Rule 26. Motion to Rescind— A motion to rescind any action or motion shall require four-fifths vote unless notice has been given at the previous meeting, either verbally or in writing. If notice has been given, the motion requires only a majority vote of all the members of the Board. A motion to rescind is not in order if action has already been taken which cannot be undone.

Rule 27. Motion to Reconsider— Any member of the Board who votes in the majority on a question, as well as any member who was absent, is eligible to make a motion to reconsider. A motion to reconsider shall be in order during the meeting at which the action to be reconsidered took place, provided members of the public in attendance during the original action are still present in the Board chamber. In all other cases, motions for reconsideration must be placed on a future agenda for action. Unless a member was absent, a motion to reconsider must be placed on the agenda for the next regular Board meeting. A member who was absent must place a motion to reconsider on the agenda for the next regular Board meeting after the regular Board meeting at which that member is in attendance. A motion to reconsider shall require a majority vote. A motion to reconsider, if lost, shall not be renewed nor shall any subject be a second time reconsidered within twelve (12) months, except by a 4/5th vote of the Board.

To properly correct the consent calendar error, the Supervisors have to rescind the earlier vote to approve the Consent Calendar with the County Counsel’s raise, then re-agendize the consent calendar without the County Counsel’s raise and re-agendize the proposed raise for reconsideration in accordance with Government Code with proper public notice and opportunity for public comment and in accordance with their own Rules of Procedure.

And that’s why we filed a formal Brown Act Violation complaint demanding that the Board at least follow the rules.

Of course, this contorted procedural folderol isn’t the real issue; it’s just that it’s the only legal angle the public can take to protect ourselves from the County Counsel's big gift to himself. The irony of the underlying situation, however, is impossible to ignore. Here we have County Counsel essentially attempting to illegally sneak a hefty pay raise for himself through the Board and the public by incorrectly putting the raise on the consent agenda only to find out that the very County Counsel the Board apparently wants to give a large pay increase to can’t even properly agendize his own raise!
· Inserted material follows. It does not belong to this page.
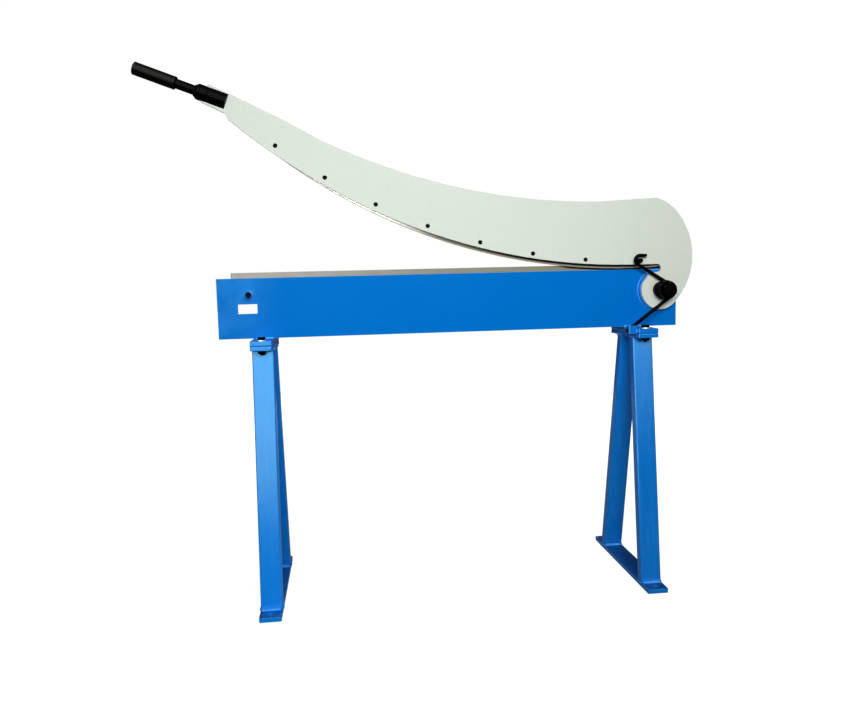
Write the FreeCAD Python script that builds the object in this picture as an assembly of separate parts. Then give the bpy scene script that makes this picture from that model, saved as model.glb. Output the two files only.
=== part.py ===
# Guillotine shear: a hand lever shear for sheet metal on two splayed legs.
# Millimetres. +X runs along the beam to the pivot end, -Y faces the worker, +Z is up.
# The origin lies on the floor at the centre of the four anchor holes.
import FreeCAD
import Part

import math
import os

V = FreeCAD.Vector

# Beam: a rolled channel with its web to the front
BEAM_LENGTH = 1123.0
BEAM_HEIGHT = 142.0
BEAM_DEPTH = 60.0
BEAM_WEB = 7.0
BEAM_FLANGE = 10.0
BEAM_ROOT_RADIUS = 8.0
BEAM_FACE_AHEAD = 36.5  # the web's face ahead of the anchor holes' centre

# Feet and their anchor holes
LEFT_FOOT_INSET = 106.0  # the left foot's middle from the beam's left end
RIGHT_FOOT_INSET = 109.0
FOOT_LENGTH = 383.0
FOOT_WIDTH = 50.0
FOOT_THICKNESS = 10.0
FOOT_CORNER = 3.0
ANCHOR_HOLE = 12.0
ANCHOR_INSET = 18.0

# Legs: rectangular tubes between the foot bar and the top plate
LEG_RISE = 595.5
LEG_WIDTH = 50.0
LEG_THICKNESS = 25.0
LEG_WALL = 2.5
LEG_CORNER = 3.5
FRONT_LEG_INSET = 42.0
REAR_LEG_INSET = 50.5
FRONT_TOP_INSET = 39.0
REAR_TOP_INSET = 46.5

# Plates between the legs and the beam
PLATE_WIDTH = 50.0
LEG_PLATE_THICKNESS = 10.0
LUG_THICKNESS = 12.0
PLATE_CORNER = 3.0
PLATE_ROUND = 2.4  # along the joint between the two plates
PLATE_EDGE = 0.8  # along the welded sides
LEG_BOLT_AHEAD = 71.5  # the front bolts ahead of the beam's face
LEG_BOLT_BEHIND = 15.5  # the rear bolts behind the beam
LEG_BOLT_END = 20.5  # from the bolts to the plates' ends
LEG_BOLT_DIAMETER = 10.0
LEG_BOLT_FLATS = 17.0
LEG_BOLT_HEAD = 6.4
LEG_NUT_HEIGHT = 8.0
LEG_BOLT_PAST_NUT = 3.0
LEG_WASHER_DIAMETER = 20.0
LEG_WASHER_THICKNESS = 1.6

# Lower blade and table
LOWER_BLADE_HEIGHT = 13.0
LOWER_BLADE_DEPTH = 48.0
LOWER_BLADE_LEFT_INSET = 34.0
LOWER_BLADE_RIGHT_INSET = 30.0
LOWER_BLADE_AHEAD = 0.3  # proud of the beam's face
LOWER_SCREW_COUNT = 5
LOWER_SCREW_DIAMETER = 8.0
LOWER_SCREW_HEAD = 16.0
LOWER_SCREW_SOCKET = 3.0
LOWER_SCREW_END_INSET = 60.0
TABLE_DEPTH = 178.0
TABLE_THICKNESS = 8.0
TABLE_END_INSET = 58.0
BRACKET_COUNT = 3
BRACKET_THICKNESS = 8.0
BRACKET_REACH = 160.0
BRACKET_TIP = 16.0
BRACKET_FOOT = 18.0

# Pivot
PIVOT_INSET = 49.0  # from the beam's right end
PIVOT_BELOW_TOP = 51.5  # below the beam's top
BOSS_MARGIN = 1.0
PIVOT_DIAMETER = 25.0
PIVOT_THREAD = 20.0
PIVOT_NUT_FLATS = 30.0
PIVOT_NUT_HEIGHT = 16.0
PIVOT_END = 4.0
PIVOT_CHAMFER = 1.5
PIVOT_HEAD_FLATS = 36.0
PIVOT_HEAD_HEIGHT = 14.0
PIVOT_WASHER_DIAMETER = 44.0
PIVOT_WASHER_THICKNESS = 4.0
BUSH_WALL = 3.5
BACKING_DIAMETER = 62.0
BACKING_THICKNESS = 20.0
SLEEVE_FLANGE_DIAMETER = 40.0
SLEEVE_FLANGE_THICKNESS = 9.5
SLEEVE_DIAMETER = 28.0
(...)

The Supervisors then had to embarrass themselves by revisiting the item to try to correct the County Counsel’s error, only to incorrectly make the correction.

Further, we think the provision in the pay raise item which ties the County Counsel’s pay to 15% more than his own subordinate’s pay is also illegal, not to mention unethical. Essentially, this provision means that the public official can give himself a raise by giving his subordinate a raise, which in turn would violate Government Code which requires all raises for government officials and department heads to be agendized and individually voted on in open session.

Of course, we don't know how the County plans to respond to our Brown Act violation/correct and cure notice. But if it turns out that they do the right thing and rescind and correct the consent calendar item and/or the 15%-more-than-the-subordinate provision, it would be the first time in Mendocino County history that a Brown Act complaint has been successful.

The last time a formal Brown Act complaint was filed against the Board of Supervisors was back in the Timber Wars days in the 1990s when three Supervisors drove to a Sacramento Board of Forestry meeting in the same car. The complaint alleged that because there were three supervisors (a quorum) in the car, the trip was a Board meeting which was not property noticed. At that time DA Susan Massini ruled that the Board had not “intended” to violate the Brown Act and therefore no corrective action was required.

In the current case, there’s no such argument because by correcting the item later in the day, they admitted that they had violated the Brown Act. Now it’s just a matter of what is required to correct it.